Humanities Washington: Aside from your fiction work, you got some attention last year with your “Statistical Abstract for My Home of Spokane, Washington” in McSweeney’s. Did that work start from the numerical data that you provide about the city, or from those moments from your life in Spokane that you wanted to share?
Jess Walter: That piece was really driven more by its form, looking for an interesting way to write about my relationship to my hometown. I always intended for that piece to start as a strict statistical abstract and then almost have the narrative leak into it, but it surprised me with the direction that it took — a story of bike thievery and what it means for a place to be your home.
HW: Porto Vergogna (in Beautiful Ruins) is a fictitous place, but the Italian setting must have required some research. What made you want to use that environment in a novel about Hollywood foibles?
Walter: My first impulse was to write about Italy after a trip there, and I decided the book should be set in 1962, when a village in the Cinque Terre cliffside villages would be less ruined by tourists (like me). Then I had to figure out the identity of the woman I’d imagined arriving in this small village and since I’d started doing some screenwriting in Hollywood, and wanted to write about that culture and my own ambitions, I made the woman an actress. The next question was what an actress might be doing in Italy in 1962 and that led me to Cleopatra. I tend to get led around by the nose by my interests and my research when I’m writing a novel.
HW: Michael Deane strikes me as the far side of What Makes Sammy Run? (the 1941 novel by Budd Schulberg chronicling a rags-to-riches story) – you follow the fall of the mogul instead of the rise. How did the idea come to you?
Walter: I was researching Cleopatra and felt as if its train-wreck scandal — the affair between Richard Burton and Elizabeth Taylor —was some kind of landmark event in our cultural history, the moment infamy and fame crossed in some way and our own tabloid/reality TV culture was born. I wanted a character to be responsible for that. In short, I wanted to write an old-fashioned villain. Once I found Michael Deane’s voice, I saw he was a lot more complex, in some ways, the dark hero of the story, the one who makes it all possible, and I loved writing a chapter from his straight-ahead point-of-view, an entire chapter without a single comma.

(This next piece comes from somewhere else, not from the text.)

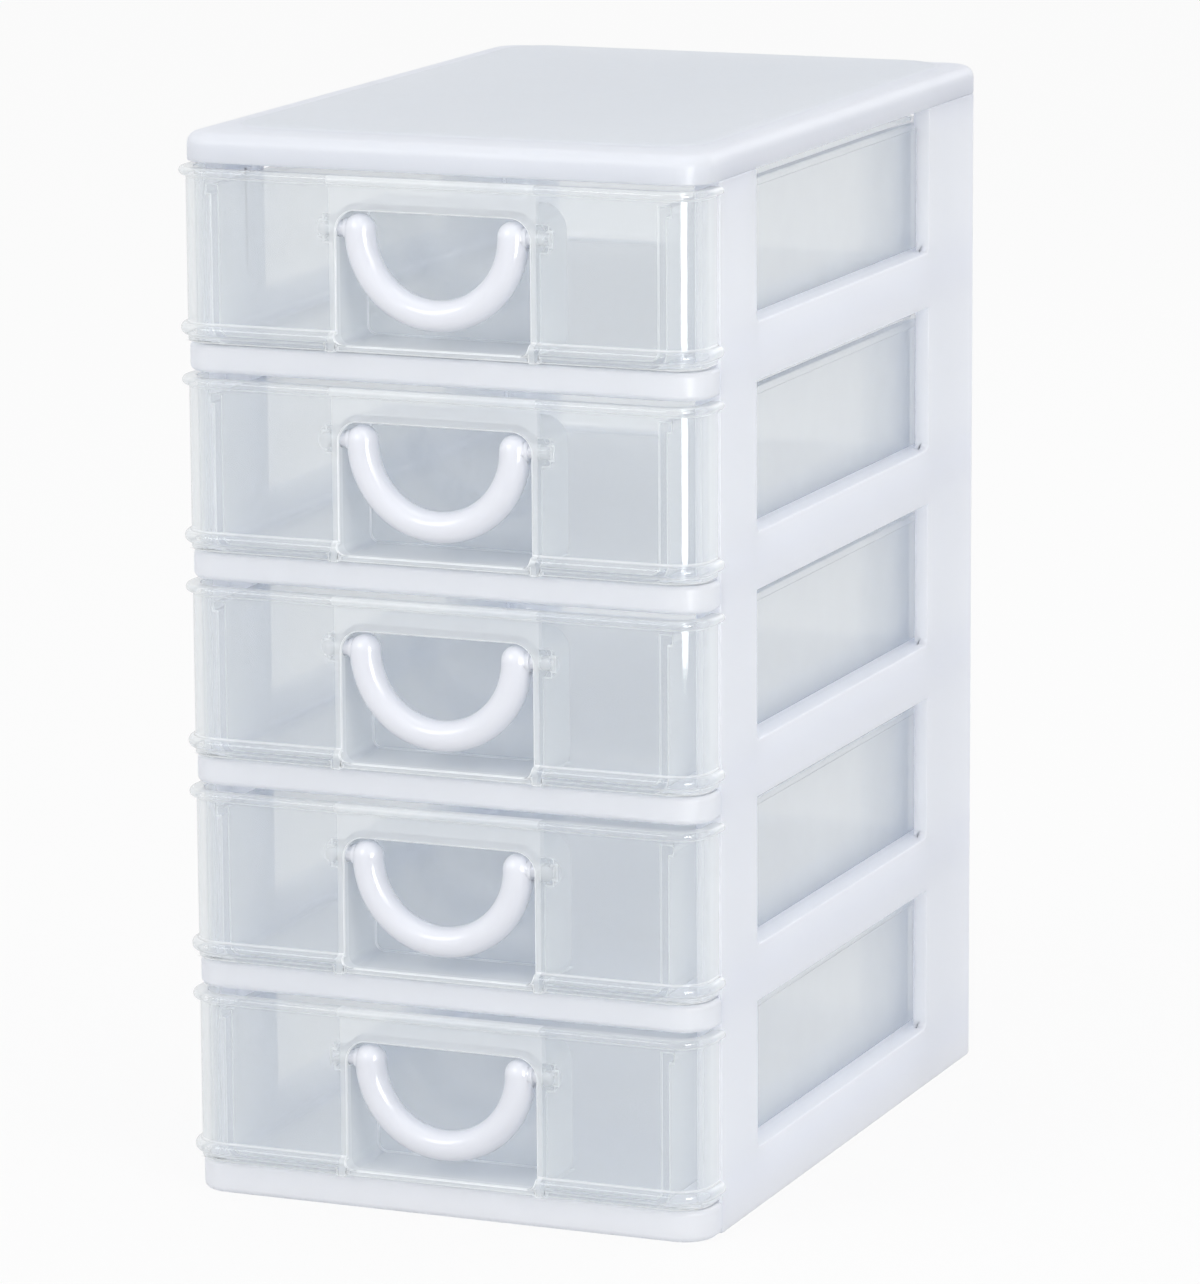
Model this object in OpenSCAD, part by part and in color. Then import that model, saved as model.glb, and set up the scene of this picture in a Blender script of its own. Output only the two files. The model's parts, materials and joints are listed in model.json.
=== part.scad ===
// Desktop tower of five clear drawers in a milky white frame, in millimetres.
// It stands on z = 0 and its drawer fronts face -Y. The origin is the middle of its footprint.
// Inside the modules, y = 0 is the front face of the shelf lips.

/* [Tower] */
// Width over the side frames
tower_w = 133; // [112:1:170]
// Depth of the frame, shelf lips to back
tower_d = 195; // [165:1:240]
// Height of one level, shelf to shelf
level_h = 50; // [46:1:64]
// Radius of the front corners, seen from above
front_r = 8; // [6:0.5:10]
// Radius of the rear corners, seen from above
rear_r = 8.5; // [8:0.5:16]

/* [Frame mouldings] */
// Thickness of the side frames, lips and cover skirt
wall_t = 2.4; // [2:0.1:3]
// How far the shelf lips stand in front of the posts
lip_step = 11.7; // [10.5:0.1:15]
// Width of the front posts along the depth
front_post = 23.6; // [18:0.2:30]
// Width of the rear posts along the depth, round their corners
rear_post = 40; // [28:1:46]
// How far a rear post wraps across the back
rear_wrap = 16.5; // [16.5:0.5:24]
// Height of a side rail
rail_h = 14; // [12:0.5:16]
// Depth of the posts' and rails' channels, across the width
channel_d = 6.5; // [5.5:0.1:8]
// Height of a shelf lip
lip_h = 7; // [6:0.5:8]
// Rounding of the lips' edges
lip_edge = 1.5; // [0.6:0.1:1.8]
// Thickness of a shelf
shelf_t = 2; // [1.6:0.1:2.6]
// How deep a shelf edge sits in its rail
tongue = 2.9; // [2:0.1:3.2]
// Play round a shelf edge in its groove
seat_gap = 0.1; // [0.05:0.05:0.2]

/* [Top cover] */
// Height of the cover at its rim
cover_h = 7; // [6:0.5:9]
// Thickness of the cover
cover_t = 2.6; // [2.2:0.1:3]
// Rounding of the cover's top edge
cover_edge = 3; // [1.5:0.1:3.4]
// How far the raised field stands above the rim
field_up = 0.8; // [0.4:0.1:1.6]
// Width of the field's soft edge
field_edge = 3; // [1.6:0.2:5]
// Width of the rim beside the field
field_side = 6.5; // [4:0.5:12]
// Width of the rim in front of the field
field_front = 12; // [6:0.5:20]
// Width of the rim behind the field
field_rear = 4.5; // [4:0.5:12]
// Radius of the field's corners
field_r = 12; // [6:1:20]

/* [Drawers] */
// Thickness of a drawer front
front_t = 2; // [1.6:0.1:2.4]
// Thickness of a drawer's box
box_t = 1.6; // [1.2:0.1:2]
// Rounding where the box's walls meet its floor
box_foot_r = 4; // [2.5:0.1:5]
// Gap between a drawer front and the lip above it
lip_gap = 1; // [0.8:0.1:1.6]
// Gap between a drawer and the shelf that it slides on
run_gap = 0.4; // [0.3:0.05:0.6]
// Gap between a drawer box and the rails beside it
side_gap = 2.5; // [2:0.1:4]
// Space behind a closed drawer
rear_gap = 15; // [8:1:30]
// How far the box stops below the top of its front
box_drop = 4; // [2:0.5:8]
// Radius of the box's rear corners
box_r = 11; // [8:0.5:16]
// How far the rim of the box stands out
box_bead = 1.2; // [0.8:0.1:1.4]
// Height of the rim of the box
box_rim_h = 2; // [1.4:0.1:3]
// How far the rim and the rib stand out of the front
bead_out = 1.7; // [1.2:0.1:2.2]
// Height of the rim along the top of the front
rim_h = 2; // [1.6:0.1:2.6]
// Height of the rib near the bottom of the front
rib_h = 3; // [2.4:0.1:3.4]
// Height of the rib above the bottom of the front
rib_up = 1.6; // [1.2:0.1:3]
// Width of the webs that end the rib beside the pocket
rib_web_w = 2.6; // [1.6:0.1:4]

/* [Handle pockets] */
// Width of a pocket
pocket_w = 49; // [46.2:0.2:60]
// Depth of a pocket behind the front's outer face
pocket_d = 17.7; // [14:0.1:24]
// Height of the front above a pocket
pocket_top = 8.2; // [6:0.2:10]
// Radius of a pocket's upper corners, round the handle's tips
pocket_r = 5; // [4:0.1:6]
// Radius of a pocket's lower corners
pocket_foot_r = 2.5; // [1:0.1:4]
// How far a pin's boss stands out of the pocket wall
boss_out = 2.2; // [1.4:0.1:3]

/* [Handles] */
// Radius of the handle's curve, to the middle of its bar
bail_r = 19.4; // [15:0.1:19.6]
// Thickness of the handle's bar
bar_d = 7.5; // [5:0.1:7.6]
// Straight length between the curve and the pins
arm_l = 0.2; // [0.2:0.1:3]
// Diameter of a handle's pins
pin_d = 3.6; // [3:0.1:4]
// Gap round a pin in its hole
pin_gap = 0.06; // [0.03:0.01:0.1]
// Distance of the pins behind the front's outer face
pin_back = 2.8; // [2.8:0.1:4]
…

HW: You’ve worked on screenplays for Hollywood productions. Have you encountered real-life Michael Deanes, Claire Silvers and so on?
Walter:I haven’t seen real-life Michael Deanes, no, but he certainly owes a debt to Robert Evans and to some other producers and studio bosses I researched. I have encountered characters more like Claire. It’s one of the fascinating things about Hollywood for me, the way almost everyone there imagined themselves getting into something artistic and creative, only to find themselves beholden to the appetites of a culture that wants crap-TV and derivative superhero movies. We think of Hollywood as casting its influence over us, but there’s an opposite effect, the demand out there driving otherwise creative people to make Adam Sandler movies.

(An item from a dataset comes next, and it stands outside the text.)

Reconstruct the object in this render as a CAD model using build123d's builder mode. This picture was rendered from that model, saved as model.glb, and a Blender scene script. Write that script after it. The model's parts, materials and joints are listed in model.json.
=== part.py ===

HW: What is the goal of a satirical novel? Is it pointing out the painful ludicrousness of life in the hopes life will get less ludicrous?

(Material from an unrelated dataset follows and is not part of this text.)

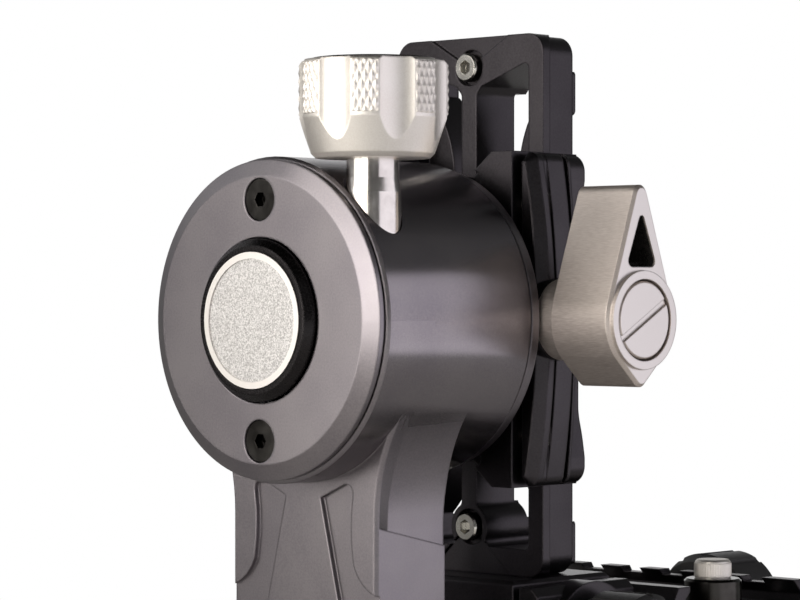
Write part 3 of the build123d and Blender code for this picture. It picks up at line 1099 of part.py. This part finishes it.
# ---- Every piece --------------------------------------------------------------------------------
def spindle_unit_pieces(name, plane):
    """Bearings, collar and lock of one spindle, as node names and their solids."""
    inner_spacer, outer_spacer = bearing_spacers()
    pieces = {
        "bearing_inner_races": inner_races(),
        "bearing_outer_races": outer_races(),
        "bearing_seals": bearing_seals(),
        "inner_spacer": [inner_spacer],
        "outer_spacer": [outer_spacer],
        "spindle_nut": [spindle_nut()],
        "snap_ring": [snap_ring()],
        "brake_collar": [brake_collar()],
        "cover_screws": cap_screws(),
        "lock_knob": [to_lock_axis(lock_knob())],
        "lock_knob_insert": [to_lock_axis(knob_insert())],
        "lock_shaft": [to_lock_axis(lock_shaft())],
    }
    return {f"{name}_{node}": [plane * solid for solid in solids] for node, solids in pieces.items()}


def build():
    knob, knob_cap, wing_stud = wing_knob()
    stop_screw, stop_collar = lens_stop()
    level_ring, level_vial = bubble_level()
    lower_seat = LOWER_JAW_OUTER - ROUND_BOSS - ROUND_KNOB_GAP
    lower_axis = Plane(origin=(X_PLATE_MID, lower_seat, TILT_HEIGHT + LOWER_STUD_Z), z_dir=(0, -1, 0))
    lower_stud = knob_stud(LOWER_STUD_ENGAGEMENT - LOWER_NEAR_Y - lower_seat, ROUND_KNOB_LENGTH / 2)
    lens_seat = LENS_HALF_FOOT + LENS_BOSS + ROUND_KNOB_GAP
    lens_axis = Plane(origin=(lens_seat, 0, TILT_HEIGHT + LENS_STUD_Z), z_dir=(1, 0, 0))
    lens_stud = knob_stud(lens_seat - LENS_STUD_END, LENS_KNOB_LENGTH / 2)
    nodes = {
        "arm": [arm()],
        "tilt_cover": [tilt_cover()],
        "pan_cover": [pan_cover()],
        "bubble_level": [PAN * level_ring],
        "bubble_level_vial": [PAN * level_vial],
        "tilt_spindle": [tilt_spindle()],
        "hub_end_cap": [hub_end_cap()],
        "hub_disc": [hub_disc()],
        "hub_screw": [hub_screw()],
        "pan_base": [pan_base()],
        "tripod_socket_bush": [socket_bush()],
        "swing_clamp_body": [clamp_body()],
        "swing_clamp_jaw": [clamp_jaw()],
        "swing_clamp_guide_pins": guide_pins(),
        "swing_clamp_mount_screws": mount_screws(),
        "wing_knob": [knob],
        "wing_knob_cap_screw": [knob_cap],
        "wing_knob_stud": [wing_stud],
        "swing_plate": [swing_plate()],
        "plate_stop_screws": stop_screws(),
        "lower_clamp_body": [lower_clamp_body()],
        "lower_clamp_jaw": [lower_clamp_jaw()],
        "lower_clamp_guide_pins": lower_guide_pins(),
        "platform_screws": platform_screws(),
        "lower_clamp_knob": [lower_axis * round_knob(ROUND_KNOB_R, ROUND_KNOB_LENGTH)],
        "lower_clamp_stud": [lower_axis * lower_stud],
        "cross_rail": [cross_rail()],
        "cross_rail_screws": rail_screws(),
        "lens_clamp_body": [lens_clamp_body()],
        "lens_clamp_jaw": [lens_clamp_jaw()],
        "lens_clamp_guide_pins": lens_guide_pins(),
        "lens_stop_screw": [stop_screw],
        "lens_stop_collar": [stop_collar],
        "lens_clamp_knob": [lens_axis * round_knob(LENS_KNOB_R, LENS_KNOB_LENGTH)],
        "lens_clamp_stud": [lens_axis * lens_stud],
    }
    nodes.update(spindle_unit_pieces("tilt", TILT))
    nodes.update(spindle_unit_pieces("pan", PAN))
    for name, solids in nodes.items():
        loose = [piece for solid in solids for piece in solid.solids()]
        shape = Compound(children=loose) if len(loose) > 1 else loose[0]
        shape.label = name
        export_step(shape, f"parts/{name}.step")


build()
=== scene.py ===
"""Gimbal tripod head: finishes, knurling, floor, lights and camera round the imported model.

Lengths are metres in the frame of the CAD model: +Z up, the origin in the middle of the base, the
arm at -X, the knobs of the clamps towards -Y.
"""
import json

import bpy
import numpy as np
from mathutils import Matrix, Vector


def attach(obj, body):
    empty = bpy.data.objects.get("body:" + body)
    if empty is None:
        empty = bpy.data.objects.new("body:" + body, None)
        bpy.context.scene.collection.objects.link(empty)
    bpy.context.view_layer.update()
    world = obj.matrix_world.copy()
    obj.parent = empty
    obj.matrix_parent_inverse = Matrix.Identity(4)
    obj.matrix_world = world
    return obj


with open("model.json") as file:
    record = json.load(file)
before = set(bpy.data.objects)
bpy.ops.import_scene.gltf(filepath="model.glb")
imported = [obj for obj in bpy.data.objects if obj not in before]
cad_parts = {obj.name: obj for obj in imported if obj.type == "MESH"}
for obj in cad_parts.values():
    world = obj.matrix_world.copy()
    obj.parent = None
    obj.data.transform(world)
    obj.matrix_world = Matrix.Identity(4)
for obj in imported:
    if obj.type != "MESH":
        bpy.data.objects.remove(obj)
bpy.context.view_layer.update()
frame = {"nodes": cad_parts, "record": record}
NODES = frame["nodes"]
MM = 0.001

# ---- Places and sizes taken from the CAD ---------------------------------------------------------
TILT_HEIGHT = 160.0 * MM
BARREL_R = 29.6 * MM
DISC_CENTRE_R = 11.1 * MM                           # the hub disc inside its rim
PAN_LOCK_HEIGHT = 44.7 * MM
TILT_LOCK_X = -91.7 * MM
LOCK_OFFSET = 20.05 * MM                            # from a barrel's axis to its lock knob's axis
LOCK_KNOB_R = 13.15 * MM
LOCK_KNOB_LOBES = 7
LOBE_HALF_ANGLE = 11.2                              # degrees, from a crest's middle to its edge
KNURL_START, KNURL_END = 36.3 * MM, 45.6 * MM       # from the barrel's axis, along the knob's axis
POST_X, POST_Y = 0.0, -24.5 * MM                    # the lens stop post
POST_R, POST_BOTTOM, POST_TOP = 3.5 * MM, 108.5 * MM, 112.2 * MM
WING_X = -49.0 * MM
WINDOW_FRONT, WINDOW_BACK = -46.2 * MM, -33.3 * MM  # along Y, the window through the wing knob
WINDOW_CENTRES = np.array([(0.0, 18.2), (-2.6, 10.8), (2.6, 10.8)]) * MM   # its round corners
WINDOW_RADII = np.array([0.8, 1.2, 1.2]) * MM
WINDOW_TILT = np.radians(19.4)                      # of the window's long sides, from upright

# ---- Sizes of the new pieces ---------------------------------------------------------------------
KNURL_PITCH = 1.22 * MM                             # between grooves, round the lobe
KNURL_RISE = 3.1 * MM                               # between grooves, along the lobe
KNURL_PROUD = 0.36 * MM
KNURL_END_SLOPE = 0.8                               # how fast the ridges rise from the knurl's ends
GROOVE_LIFT = 0.02 * MM                             # of a groove's floor above the metal under it
SINK = 0.06 * MM                                    # of a patch's rim below the metal round it
POST_TEETH = 44
POST_TOOTH = 0.20 * MM
POST_TOOTH_LIFT = 0.01 * MM
POINTS_PER_TOOTH = 6
# Gap and wall of the black sheet of painted shade in the wing knob's window.
SHADE_SHEET_GAP, SHADE_SHEET_WALL = 0.02 * MM, 0.10 * MM
SHADE_SHEET_ARC_POINTS = 13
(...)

Walter:Tough question. I don’t think I ever set out to write satire, just as I don’t think of myself as writing comedic or humorous fiction. I just write. I tend to think the world is a pretty humorous place and I like the way the comic intersects with the moving, the terrifying, the poignant. I like books that puncture our vanities and point out the absurdities of life. I like to write about systems and institutions that are in some way absurd, but in the end, it’s human nature you’re really writing about. These systems are devised by people and it’s people — characters — that you’re always writing about and any novel, satirical or otherwise, has to come back to the characters.